1° Elle explique d’une façon figurée comment l’essence spirituelle, étant sortie du Plérôme, a, en s’éloignant de son origine, engendré successivement l’essence animique, puis l’essence matérielle, qui est la dernière émanation de la puissance divine[3]. — En effet, par son union avec les anges, Achamoth a enfanté les germes

  1. « Il lui donna, dit Clément d’Alexandrie, la connaissance des choses du Plérôme, depuis le Père incréé jusqu’à elle. »
  2. Jésus a créé le monde en puissance en formant la matière incorporelle qui, selon l’expression de Plotin, est la puissance de devenir toutes choses.
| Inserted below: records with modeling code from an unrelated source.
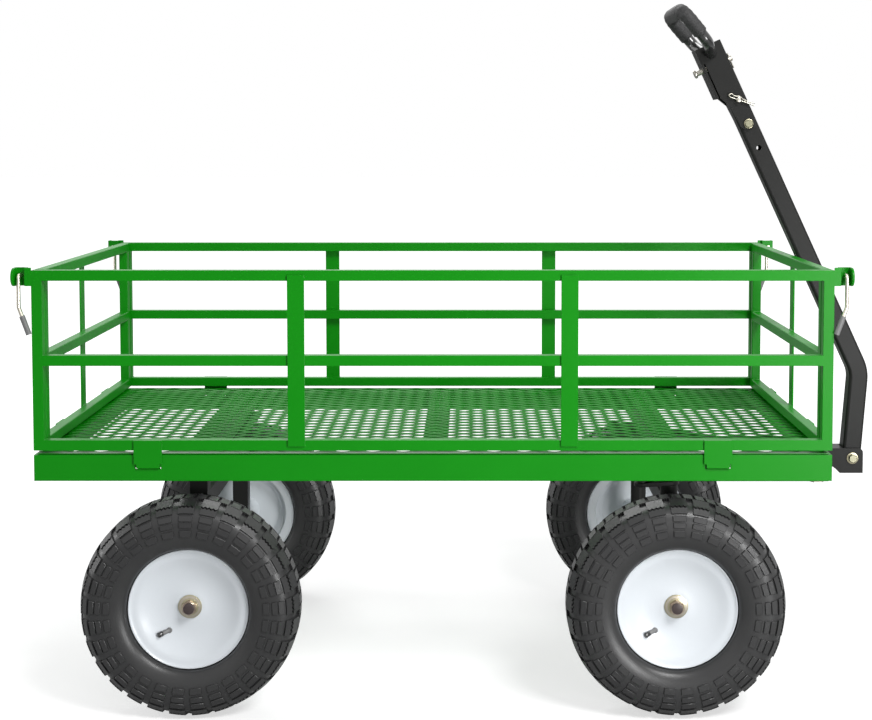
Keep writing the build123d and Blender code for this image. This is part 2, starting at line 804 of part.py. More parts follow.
# Tongue yoke: barrel on the steering pin, tail for the tie rods, cheeks for the tow bar
barrel_bottom = draft_bar_level + draft_bar_wall + seat_gap
barrel_top = frame_bottom - draw_plate_wall - seat_gap
cheek_inner = bar_size / 2 + seat_gap
cheek_outer = cheek_inner + yoke_cheek_wall
yoke_rear = front_edge + yoke_rear_ahead
yoke_front = front_edge + yoke_front_ahead
bar_back_at_stop = tilt_x + (yoke_top - tilt_level) * tan(radians(bar_lean_forward))
stop_front = bar_back_at_stop - bar_size / 2 / cos(radians(bar_lean_forward)) - stop_gap
with BuildPart() as tongue_yoke:
    with BuildSketch(Plane.XY.offset(barrel_bottom)):
        with Locations((steer_x, 0)):
            Circle(yoke_barrel / 2)
    extrude(amount=barrel_top - barrel_bottom)
    with BuildSketch(Plane.XY.offset(arm_level)):
        with Locations((steer_x, 0)):
            Circle(yoke_barrel / 2)
        for side in (-1, 1):
            with Locations((steer_x - steering_arm, side * link_spread / 2)):
                Circle(arm_width / 2)
        make_hull()
    extrude(amount=arm_wall)
    with BuildSketch(Plane.XY.offset(yoke_bottom + yoke_chamfer)):
        with Locations((steer_x, 0)):
            Rectangle(
                yoke_rear + yoke_cheek_wall - steer_x,
                2 * cheek_outer,
                align=(Align.MIN, Align.CENTER),
            )
    extrude(amount=yoke_top - yoke_bottom - yoke_chamfer)
    with BuildSketch(Plane.XZ.offset(-cheek_outer)) as cheek:
        with Locations((yoke_rear, yoke_bottom)):
            Rectangle(yoke_front - yoke_rear, yoke_top - yoke_bottom, align=(Align.MIN, Align.MIN))
        chamfer(cheek.vertices().sort_by(Axis.X)[:2].sort_by(Axis.Y)[0], yoke_chamfer)
        fillet(cheek.vertices().sort_by(Axis.X)[-2:].sort_by(Axis.Y)[-1], yoke_corner)
    extrude(amount=2 * cheek_outer)
    with BuildSketch(Plane.XZ.offset(-cheek_inner)):
        with Locations((yoke_rear + yoke_cheek_wall, yoke_bottom - overrun)):
            Rectangle(
                yoke_front - yoke_rear + overrun,
                yoke_top - yoke_bottom + 2 * overrun,
                align=(Align.MIN, Align.MIN),
            )
    extrude(amount=2 * cheek_inner, mode=Mode.SUBTRACT)
    with BuildSketch(Plane.XZ.offset(-cheek_outer)):
        with Locations((yoke_rear, yoke_top - yoke_stop_wall)):
            Rectangle(stop_front - yoke_rear, yoke_stop_wall, align=(Align.MIN, Align.MIN))
    extrude(amount=2 * cheek_outer)
    with BuildSketch(Plane.XY.offset(barrel_bottom)):
        with Locations((steer_x, 0)):
            Circle(steer_pin / 2 + running_gap)
    extrude(amount=barrel_top - barrel_bottom, mode=Mode.SUBTRACT)
    with BuildSketch(Plane.XZ.offset(-2 * cheek_outer)):
        with Locations((tilt_x, tilt_level)):
            Circle(tilt_bolt / 2)
    extrude(amount=4 * cheek_outer, mode=Mode.SUBTRACT)
    for side in (-1, 1):
        add(link_pin_piece(steer_x - steering_arm, side * link_spread / 2))
save(tongue_yoke.part, "tongue_yoke")


def cross_bolt(x, z, shank, head, half_grip):
    """A bolt along Y with a hexagon head and nut."""
    with BuildPart() as bolt:
        with BuildSketch(Plane.XZ.offset(-half_grip)):
            with Locations((x, z)):
                Circle(shank / 2)
        extrude(amount=2 * half_grip)
        for side in (-1, 1):
            face = Plane(origin=(x, side * half_grip, z), x_dir=(1, 0, 0), z_dir=(0, side, 0))
            with BuildSketch(face):
                RegularPolygon(head / 2, 6, major_radius=False)
            extrude(amount=head * head_height_share)
    return bolt.part


save(cross_bolt(tilt_x, tilt_level, tilt_bolt, grip_bolt_head, cheek_outer), "tilt_bolt")

# Tow bar
bar_foot_x = tilt_x - bar_heel * sin(radians(bar_lean_forward))
bar_foot_z = tilt_level - bar_heel * cos(radians(bar_lean_forward))
bar_top_x, bar_top_z = on_bar(bar_upper_length)
bar_holes = (
    (grip_bolt_along, grip_bolt),
    (lock_pin_along, lock_pin),
    (spare_hole_along, lock_hole),
)
with BuildPart() as tow_bar:
    with BuildLine():
        bar_path = FilletPolyline(
            (bar_foot_x, 0, bar_foot_z),
            (bar_bend_x, 0, bar_bend_level),
            (bar_top_x, 0, bar_top_z),
            radius=bar_bend_radius,
        )
    with BuildSketch(Plane(origin=bar_path @ 0, x_dir=(0, 1, 0), z_dir=bar_path % 0)):
        RectangleRounded(bar_size, bar_size, bar_corner)
        RectangleRounded(
            bar_size - 2 * bar_wall,
            bar_size - 2 * bar_wall,
            bar_corner - bar_wall,
            mode=Mode.SUBTRACT,
        )
    sweep()
    with BuildSketch(Plane.XZ.offset(-bar_size)):
        with Locations((tilt_x, tilt_level)):
            Circle(tilt_bolt / 2 + running_gap)
        for along, hole in bar_holes:
            with Locations(on_bar(along)):
                Circle(hole / 2)
    extrude(amount=2 * bar_size, mode=Mode.SUBTRACT)
    hitch_back = on_bar(hitch_pin_along, -bar_size)
    with BuildSketch(Plane(
        origin=(hitch_back[0], 0, hitch_back[1]),
        x_dir=(0, 1, 0),
        z_dir=(cos(radians(bar_lean_back)), 0, sin(radians(bar_lean_back))),
    )):
        Circle(hitch_pin / 2)
    extrude(amount=2 * bar_size, mode=Mode.SUBTRACT)
save(tow_bar.part, "tow_bar")

# Grip bracket
bracket_half = bar_size / 2 + seat_gap + bracket_wall
side_back = bracket_set_back - bracket_wall - bracket_slit
up_the_bar = Axis((0, 0, 0), (-sin(radians(bar_lean_back)), cos(radians(bar_lean_back)), 0))
with BuildPart() as grip_bracket:
    with BuildSketch(Plane.XZ.offset(-bracket_half)) as bracket_side:
        with BuildLine():
            Polyline(
                on_bar(bracket_slit_end, -bracket_set_back),
                on_bar(bar_upper_length, -bracket_set_back),
                on_bar(bar_upper_length, bar_size / 2 - bracket_wall),
                on_bar(grip_bolt_along, bar_size / 2 - bracket_wall / 2),
                on_bar(grip_bolt_along - bracket_foot / 2, bar_size / 4),
                on_bar(grip_bolt_along - bracket_foot / 2, -bar_size / 4),
                on_bar(grip_bolt_along, -bar_size / 2 + bracket_wall / 2),
                on_bar(bracket_web_start - bracket_foot, -bar_size / 2),
                on_bar(bracket_web_start, -side_back),
                on_bar(bracket_slit_end, -side_back),
                close=True,
            )
        make_face()
        fillet(bracket_side.vertices().sort_by(up_the_bar)[:2], bracket_foot_round)
        with BuildLine():
            Polyline(
                on_bar(bracket_web_start, -bracket_set_back),
                on_bar(bar_upper_length, -bracket_set_back),
                on_bar(bar_upper_length, -bracket_set_back + bracket_wall),
                on_bar(bracket_web_start, -bracket_set_back + bracket_wall),
                close=True,
            )
        make_face()
    extrude(amount=2 * bracket_half)
    with BuildSketch(Plane.XZ.offset(-(bar_size / 2 + seat_gap))):
        with BuildLine():
            Polyline(
                on_bar(0, -bracket_set_back + bracket_wall),
                on_bar(bar_upper_length + overrun, -bracket_set_back + bracket_wall),
                on_bar(bar_upper_length + overrun, bar_size),
                on_bar(0, bar_size),
                close=True,
            )
        make_face()
    extrude(amount=bar_size + 2 * seat_gap, mode=Mode.SUBTRACT)
    with BuildSketch(Plane.XZ.offset(-2 * bracket_half)):
        for along, hole in bar_holes[:2]:
            with Locations(on_bar(along)):
                Circle(hole / 2)
    extrude(amount=4 * bracket_half, mode=Mode.SUBTRACT)
    web_back = on_bar(hitch_pin_along, -2 * bracket_set_back)
    with BuildSketch(Plane(
        origin=(web_back[0], 0, web_back[1]),
        x_dir=(0, 1, 0),
        z_dir=(cos(radians(bar_lean_back)), 0, sin(radians(bar_lean_back))),
    )):
        Circle(hitch_pin / 2)
    extrude(amount=2 * bracket_set_back, mode=Mode.SUBTRACT)
save(grip_bracket.part, "grip_bracket")

save(cross_bolt(*on_bar(grip_bolt_along), grip_bolt, grip_bolt_head, bracket_half), "grip_bolt")

# Hitch pin, stored through the web of the bracket and both walls of the bar
head_face = on_bar(hitch_pin_along, -bracket_set_back - hitch_head_set)
pin_way = (cos(radians(bar_lean_back)), 0, sin(radians(bar_lean_back)))
with BuildPart() as hitch_pin_piece:
    with BuildSketch(Plane(origin=(head_face[0], 0, head_face[1]), x_dir=(0, 1, 0), z_dir=pin_way)):
        Circle(hitch_head / 2)
    extrude(amount=-hitch_head_wall)
    with BuildSketch(Plane(origin=(head_face[0], 0, head_face[1]), x_dir=(0, 1, 0), z_dir=pin_way)):
        Circle(hitch_pin / 2)
    extrude(amount=hitch_pin_length)
save(hitch_pin_piece.part, "hitch_pin")

# Lock pin across the bracket and the bar
with BuildPart() as lock_pin_piece:
    with BuildSketch(Plane.XZ.offset(-(bracket_half + lock_pin_overhang))):
        with Locations(on_bar(lock_pin_along)):
            Circle(lock_pin / 2)
    extrude(amount=2 * (bracket_half + lock_pin_overhang))
save(lock_pin_piece.part, "lock_pin")

# D-grip: a bent tube coped onto the sides of the bracket, with a foam sleeve round its loop
def grip_place(rise, back, half):
    """A point of the D-grip: rise along the bar from its end, back from its middle."""
    x, z = on_bar(bar_upper_length + rise, -back)
    return Vector(x, half, z)


def grip_half_points(side):
    """Foot, knee and top corner of one half of the D-grip."""
    return [
        grip_place(grip_foot_rise, grip_foot_back, side * grip_foot_half),
        grip_place(grip_knee_rise, grip_knee_back, side * grip_knee_half),
        grip_place(grip_top_rise, grip_top_back, side * grip_top_half),
    ]


right_foot, right_knee, right_top = grip_half_points(-1)
left_foot, left_knee, left_top = grip_half_points(1)
with BuildPart() as grip_loop:
    with BuildLine():
        grip_path = FilletPolyline(
            right_foot,
            right_knee,
            right_top,
            left_top,
            left_knee,
            left_foot,
            radius=grip_corner,
        )
    with BuildSketch(Plane(origin=grip_path @ 0, z_dir=grip_path % 0)):
        Circle(grip_tube / 2)
    sweep()
    with Locations((right_foot.X, 0, right_foot.Z)):
        Box(4 * bar_size, 2 * bracket_half, 4 * bar_size, mode=Mode.SUBTRACT)
save(grip_loop.part, "grip_loop")

with BuildPart() as grip_sleeve:
    with BuildLine():
        foam_path = FilletPolyline(
            right_knee + (right_top - right_knee) * foam_start_share,
            right_top,
            left_top,
            left_knee + (left_top - left_knee) * foam_start_share,
            radius=grip_corner,
        )
    with BuildSketch(Plane(origin=foam_path @ 0, z_dir=foam_path % 0)):
        Circle(grip_foam / 2)
        Circle(grip_tube / 2 + running_gap, mode=Mode.SUBTRACT)
    sweep()
save(grip_sleeve.part, "grip_sleeve")
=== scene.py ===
"""Visual model of a steel mesh garden cart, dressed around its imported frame."""
import logging
import math
from dataclasses import dataclass, field
from enum import Enum

import bmesh
import bpy
from mathutils import Matrix, Vector


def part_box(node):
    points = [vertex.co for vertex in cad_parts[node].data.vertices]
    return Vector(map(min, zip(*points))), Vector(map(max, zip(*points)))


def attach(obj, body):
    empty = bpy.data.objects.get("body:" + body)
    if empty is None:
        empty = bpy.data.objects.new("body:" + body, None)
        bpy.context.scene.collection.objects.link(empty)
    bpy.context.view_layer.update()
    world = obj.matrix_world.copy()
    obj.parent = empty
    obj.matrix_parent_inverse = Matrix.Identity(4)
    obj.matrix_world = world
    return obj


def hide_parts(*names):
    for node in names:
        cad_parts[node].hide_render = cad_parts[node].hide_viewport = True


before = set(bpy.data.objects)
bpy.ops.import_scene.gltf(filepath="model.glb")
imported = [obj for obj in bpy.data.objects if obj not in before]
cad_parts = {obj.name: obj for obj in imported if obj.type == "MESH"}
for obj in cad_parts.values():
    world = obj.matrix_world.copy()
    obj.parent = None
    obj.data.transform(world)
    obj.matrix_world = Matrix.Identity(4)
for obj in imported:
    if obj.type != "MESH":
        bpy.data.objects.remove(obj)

LOG = logging.getLogger("garden_cart")
LEVEL = 1e-9
MERGE = 1e-6
Point = tuple[float, float, float]
Flat = tuple[float, float]
Colour = tuple[float, float, float, float]
Verts = list[bmesh.types.BMVert]
Socket = bpy.types.NodeSocket


class Body(Enum):
    """CAD bodies that the pieces ride on."""

    BED = "bed"
    YOKE = "yoke"
    HANDLE = "handle"
    RIGHT_SIDE = "right_side"
    LEFT_SIDE = "left_side"
    REAR_GATE = "rear_gate"
    RIGHT_KNUCKLE = "right_knuckle"
    LEFT_KNUCKLE = "left_knuckle"


class Slot(Enum):
    """Material slots of the record."""

    GREEN = "green_paint"
    BLACK = "black_paint"
    WHITE = "white_paint"
    TYRE = "tyre_rubber"
    ZINC = "zinc"
    FOAM = "foam"
    VINYL = "vinyl"


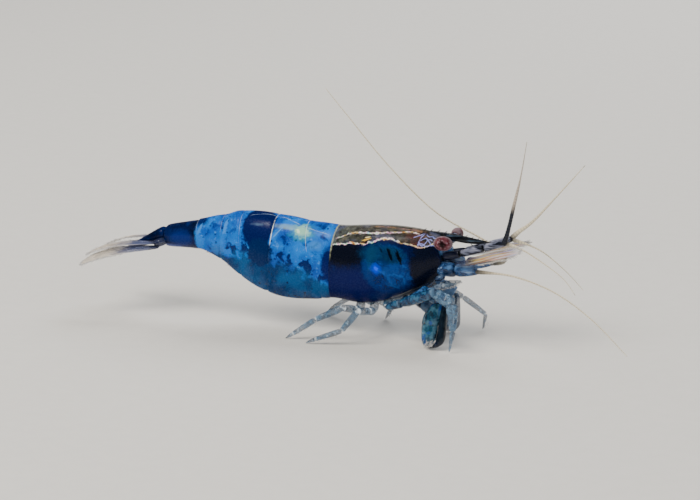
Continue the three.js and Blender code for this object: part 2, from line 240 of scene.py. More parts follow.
def linear(hexColour):
    channels = [int(hexColour[i : i + 2], 16) / 255 for i in (1, 3, 5)]
    return [c / 12.92 if c <= 0.04045 else ((c + 0.055) / 1.055) ** 2.4 for c in channels] + [1.0]


# the sorts of node in use: kind, sockets in the order they are filled, the output taken (None takes them all)
# and settings. The Mix node's sockets share their names, so they go by number.
stepSockets = ("Value", "From Min", "From Max", "To Max")
nodeSorts = {
    "mix": ("ShaderNodeMix", (0, 6, 7), 2, {"data_type": "RGBA"}),  # share, under, over
    "mixNumber": ("ShaderNodeMix", (0, 2, 3), 0, {"data_type": "FLOAT"}),
    # nothing at the first number, full at the second
    "softStep": ("ShaderNodeMapRange", stepSockets, 0, {"interpolation_type": "SMOOTHSTEP"}),
    "noise": ("ShaderNodeTexNoise", ("Vector", "Scale", "Detail", "Roughness", "Distortion"), 0, {}),
    "cells": ("ShaderNodeTexVoronoi", ("Vector", "Scale", "Randomness"), None, {}),
    "trunkMap": ("ShaderNodeUVMap", (), 0, {"uv_map": "trunkMap"}),
    "place": ("ShaderNodeTexCoord", (), "Object", {}),
    "mapping": ("ShaderNodeMapping", ("Vector", "Scale", "Rotation", "Location"), 0, {}),
    "axes": ("ShaderNodeSeparateXYZ", (0,), None, {}),
    "vector": ("ShaderNodeCombineXYZ", (0, 1, 2), 0, {}),
    "split": ("ShaderNodeSeparateColor", (0,), None, {}),
    "curve": ("ShaderNodeFloatCurve", ("Value",), 0, {}),
    "ramp": ("ShaderNodeValToRGB", (0,), 0, {}),
    "clamp": ("ShaderNodeClamp", (0,), 0, {}),
    "bump": ("ShaderNodeBump", ("Height", "Distance", "Strength"), 0, {}),
    "scale": ("ShaderNodeVectorMath", (0, "Scale"), 0, {"operation": "SCALE"}),
}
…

Il a ensuite créé le monde en acte quand, par l’intermédiaire du Démiurge, il a changé la matière incorporelle en corps, et qu’il s’est servi de lui comme instrument pour former tous les êtres à l’image des Éons. Voilà pourquoi Héracléon disait : « Logos est le véritable créateur du monde (ὁ ϰατ’ ἀλήθειαν ϰτιστής)... C’est Logos qui a fait faire le monde au Démiurge. »
  3. De même, dans le système des Néoplatoniciens, l’Intelligence a engendré l’Âme, et l’Âme, la Matière.